Uncertainties Still Remain
Despite the optimism surrounding the agreement, several uncertainties remain. Energy markets rarely adjust in a straight line after major geopolitical developments. The restoration of Iranian production capacity, the rebuilding of commercial relationships and the normalisation of shipping and insurance markets will take time. Production decisions by OPEC+, demand trends in Asia and the pace of global economic growth will also influence price movements.
Moreover, geopolitical risks have not disappeared entirely. Future disagreements over compliance, shifts in domestic politics or renewed regional tensions could quickly reintroduce volatility into energy markets. For this reason, traders are unlikely to eliminate the geopolitical risk premium completely, even if immediate concerns diminish.
The broader significance of the Iran-US agreement lies in the fact that it changes expectations about future energy security rather than merely affecting current supply.
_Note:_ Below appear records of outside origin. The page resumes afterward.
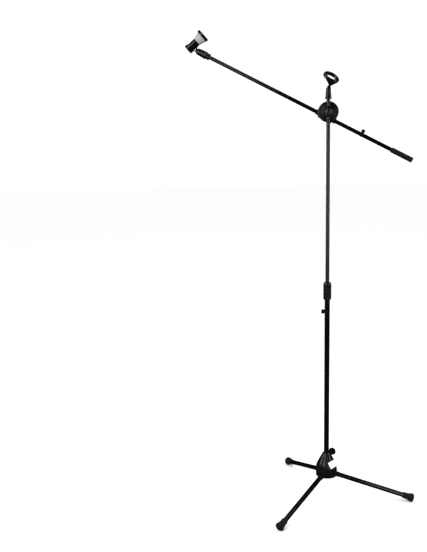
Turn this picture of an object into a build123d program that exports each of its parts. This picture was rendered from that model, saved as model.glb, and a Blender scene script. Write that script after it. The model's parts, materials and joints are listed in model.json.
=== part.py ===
"""Boom microphone stand: tripod base, telescopic column, swivel, boom and two microphone clips.

Frame: millimetres, +Z up, the origin on the floor under the column's axis, +X to the boom's rear
end, +Y behind the stand. The boom lies in a plane parallel to XZ, behind the column.
"""
from build123d import *

import os
from math import cos, radians, sin

os.makedirs("parts", exist_ok=True)

# Fits, as radial gaps
RUNNING = 0.05
CLEAR = 0.35

# Tubes: outer radius and wall
LOWER_R, LOWER_WALL = 11.0, 1.5
UPPER_R, UPPER_WALL = 8.0, 1.5
LEG_R, LEG_WALL = 10.0, 1.2

# Base: a bell with a rim, a straight skirt, a shoulder and a cone up to the neck
RIM_Z, RIM_R = 104.0, 45.0
SKIRT_TOP_Z = 124.0
SHOULDER_Z, SHOULDER_R = 160.5, 39.5
CONE_TOP_Z, CONE_TOP_R = 197.0, 20.5
BELL_TOP_Z, BELL_TOP_R = 206.0, 14.5
BELL_WALL = 3.5
SOCKET_R = 15.0
SOCKET_FLOOR_Z = 110.0

# Legs: they fold up about a hinge that sits above each leg's own axis
LEG_AZIMUTHS = (0, 120, 240)
LEG_SLOPE = 16.0
HINGE_R, HINGE_Z = 38.0, 129.8
LEG_DROP = 18.5
LEG_SLOT = 20.6
KNUCKLE_W = 19.4
LUG_R = 8.5
PIN_R = 3.0
CHEEK = 3.0
TUBE_START, TUBE_END = 22.0, 341.0
FOOT_START, FOOT_END, FOOT_R = 306.0, 353.0, 17.8

# Thumb screw that clamps the column in the base
SCREW_Z, SCREW_AZIMUTH = 193.0, 60.0
SCREW_R = 4.0
NUT_START = 30.0
SCREW_BOSS_R, SCREW_BOSS_END = 10.0, 36.0
SCREW_HEAD_START, SCREW_HEAD_LEN, SCREW_HEAD_R = 43.5, 14.0, 15.8

# Column
LOWER_TOP_Z = 905.0
UPPER_FOOT_Z, UPPER_TOP_Z = 795.0, 1706.0
CLUTCH_Z0, CLUTCH_Z1, CLUTCH_R = 884.5, 958.0, 16.8
SLEEVE_R = 13.9
CABLE_CLIP_Z = 832.5

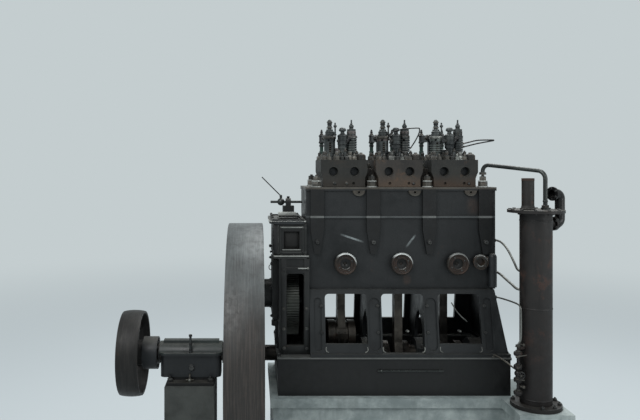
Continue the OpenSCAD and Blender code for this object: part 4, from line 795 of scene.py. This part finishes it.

The return of Iranian exports, safer navigation through the Gulf and improved commercial confidence collectively point towards a more stable energy environment. Markets have responded accordingly by lowering prices and reassessing risk.
Whether this transition proves durable will depend on the successful implementation of the agreement and the willingness of regional and global stakeholders to preserve stability. In the short term, however, the message from energy markets is clear. The reduction of conflict risk has shifted attention away from fears of scarcity and towards the prospect of greater supply, improved trade flows and a more balanced global oil market. The quick reaction may be measured in falling crude prices, but the deeper story is one of changing geopolitical assumptions that could influence the global energy system for years to come.